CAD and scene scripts
-- begin --
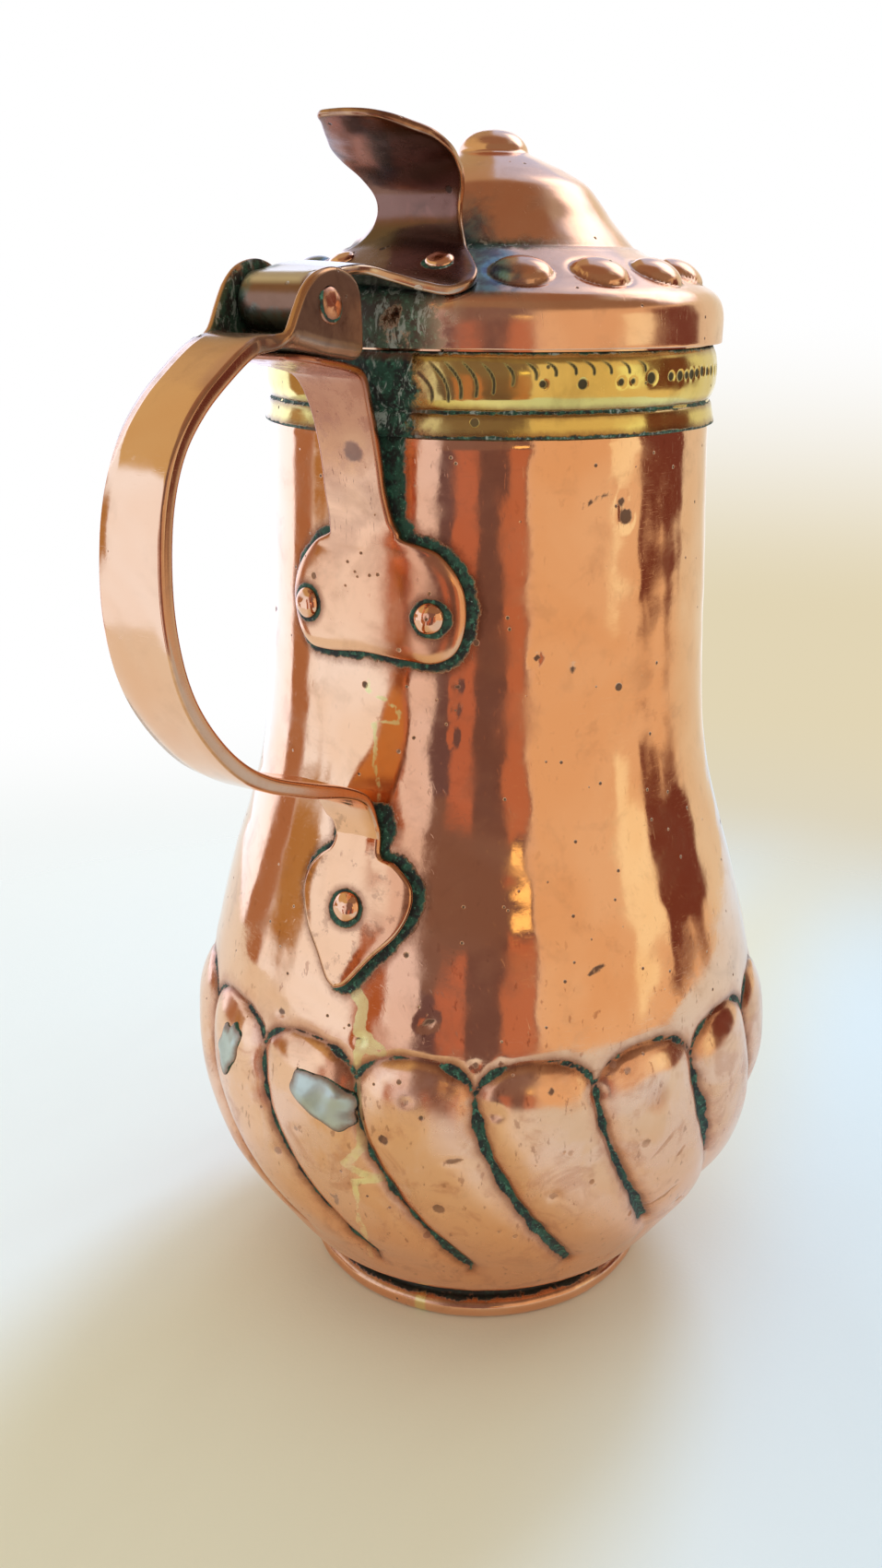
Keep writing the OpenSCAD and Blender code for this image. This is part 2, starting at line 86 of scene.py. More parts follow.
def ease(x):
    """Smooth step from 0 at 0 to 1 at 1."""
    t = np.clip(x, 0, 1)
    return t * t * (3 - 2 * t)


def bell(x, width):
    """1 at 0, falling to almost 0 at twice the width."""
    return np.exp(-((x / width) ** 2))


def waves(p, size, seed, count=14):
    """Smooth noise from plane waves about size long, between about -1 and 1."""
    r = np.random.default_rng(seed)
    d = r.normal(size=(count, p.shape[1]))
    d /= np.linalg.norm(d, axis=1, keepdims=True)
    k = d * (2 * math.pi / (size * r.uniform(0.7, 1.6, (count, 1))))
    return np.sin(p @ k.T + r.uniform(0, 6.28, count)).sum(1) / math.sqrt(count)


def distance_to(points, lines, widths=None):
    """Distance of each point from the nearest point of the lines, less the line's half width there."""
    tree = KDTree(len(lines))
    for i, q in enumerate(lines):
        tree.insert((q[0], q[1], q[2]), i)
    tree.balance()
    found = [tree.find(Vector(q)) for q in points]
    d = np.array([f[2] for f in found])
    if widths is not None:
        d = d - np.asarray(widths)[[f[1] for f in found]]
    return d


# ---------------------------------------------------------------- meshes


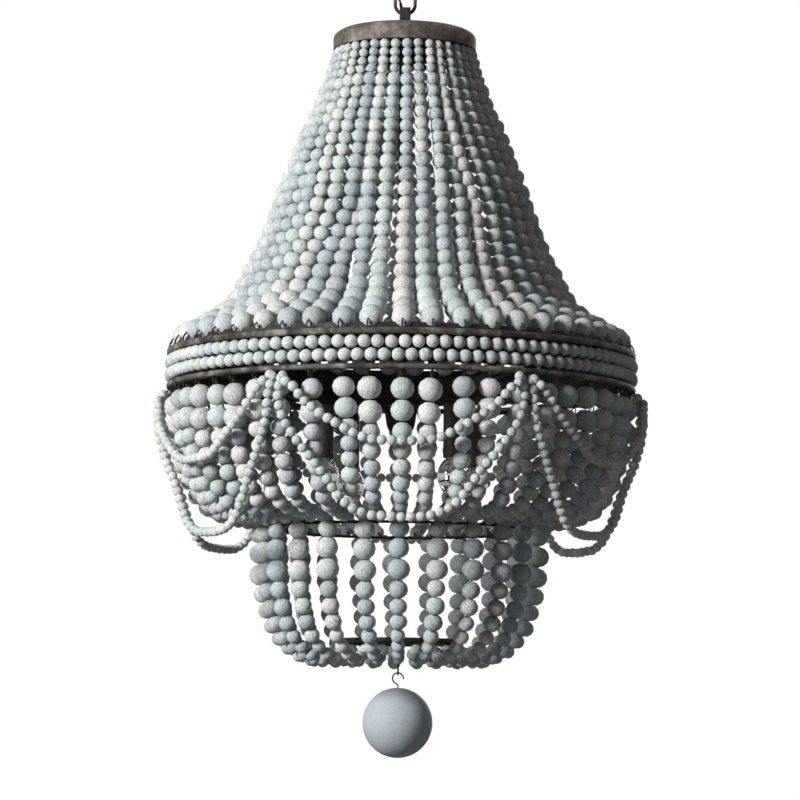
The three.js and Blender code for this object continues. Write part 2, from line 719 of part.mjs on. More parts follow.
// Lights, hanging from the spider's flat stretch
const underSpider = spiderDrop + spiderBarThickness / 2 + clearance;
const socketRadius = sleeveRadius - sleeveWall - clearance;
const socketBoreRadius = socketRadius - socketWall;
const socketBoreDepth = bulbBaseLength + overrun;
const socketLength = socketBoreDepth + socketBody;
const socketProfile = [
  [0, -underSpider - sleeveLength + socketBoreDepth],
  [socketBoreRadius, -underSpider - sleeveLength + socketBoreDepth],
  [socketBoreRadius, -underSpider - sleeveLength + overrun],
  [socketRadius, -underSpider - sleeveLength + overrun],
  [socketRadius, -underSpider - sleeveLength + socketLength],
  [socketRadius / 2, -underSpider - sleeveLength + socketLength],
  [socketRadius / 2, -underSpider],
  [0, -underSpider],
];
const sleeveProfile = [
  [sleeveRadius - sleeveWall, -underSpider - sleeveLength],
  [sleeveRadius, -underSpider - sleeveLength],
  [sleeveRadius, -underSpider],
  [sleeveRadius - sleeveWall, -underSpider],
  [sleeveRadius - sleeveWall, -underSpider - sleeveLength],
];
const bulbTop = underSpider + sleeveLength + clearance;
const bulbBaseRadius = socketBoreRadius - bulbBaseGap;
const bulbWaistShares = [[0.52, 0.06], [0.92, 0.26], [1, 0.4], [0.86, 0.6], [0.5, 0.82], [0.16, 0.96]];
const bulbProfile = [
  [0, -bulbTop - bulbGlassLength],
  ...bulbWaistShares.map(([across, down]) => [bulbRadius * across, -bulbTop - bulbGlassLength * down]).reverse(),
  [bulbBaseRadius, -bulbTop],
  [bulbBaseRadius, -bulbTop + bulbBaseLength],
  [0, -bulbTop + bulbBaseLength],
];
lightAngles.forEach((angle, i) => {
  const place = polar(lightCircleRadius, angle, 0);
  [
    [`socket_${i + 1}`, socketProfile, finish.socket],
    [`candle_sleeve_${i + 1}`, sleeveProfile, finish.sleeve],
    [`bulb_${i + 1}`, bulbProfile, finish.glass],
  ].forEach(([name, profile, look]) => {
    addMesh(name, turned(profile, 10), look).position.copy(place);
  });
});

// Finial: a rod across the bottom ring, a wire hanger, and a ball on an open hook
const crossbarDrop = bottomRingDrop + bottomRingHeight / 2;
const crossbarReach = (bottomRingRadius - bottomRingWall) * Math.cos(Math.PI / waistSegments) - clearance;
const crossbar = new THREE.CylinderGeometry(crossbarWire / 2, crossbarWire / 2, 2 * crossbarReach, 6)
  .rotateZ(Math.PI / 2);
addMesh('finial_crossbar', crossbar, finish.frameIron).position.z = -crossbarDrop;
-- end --
▶ [Problem statement]:
Scan the records above and report how many lines include the word "More", without any other text.

▶ [Exercise solution]:
2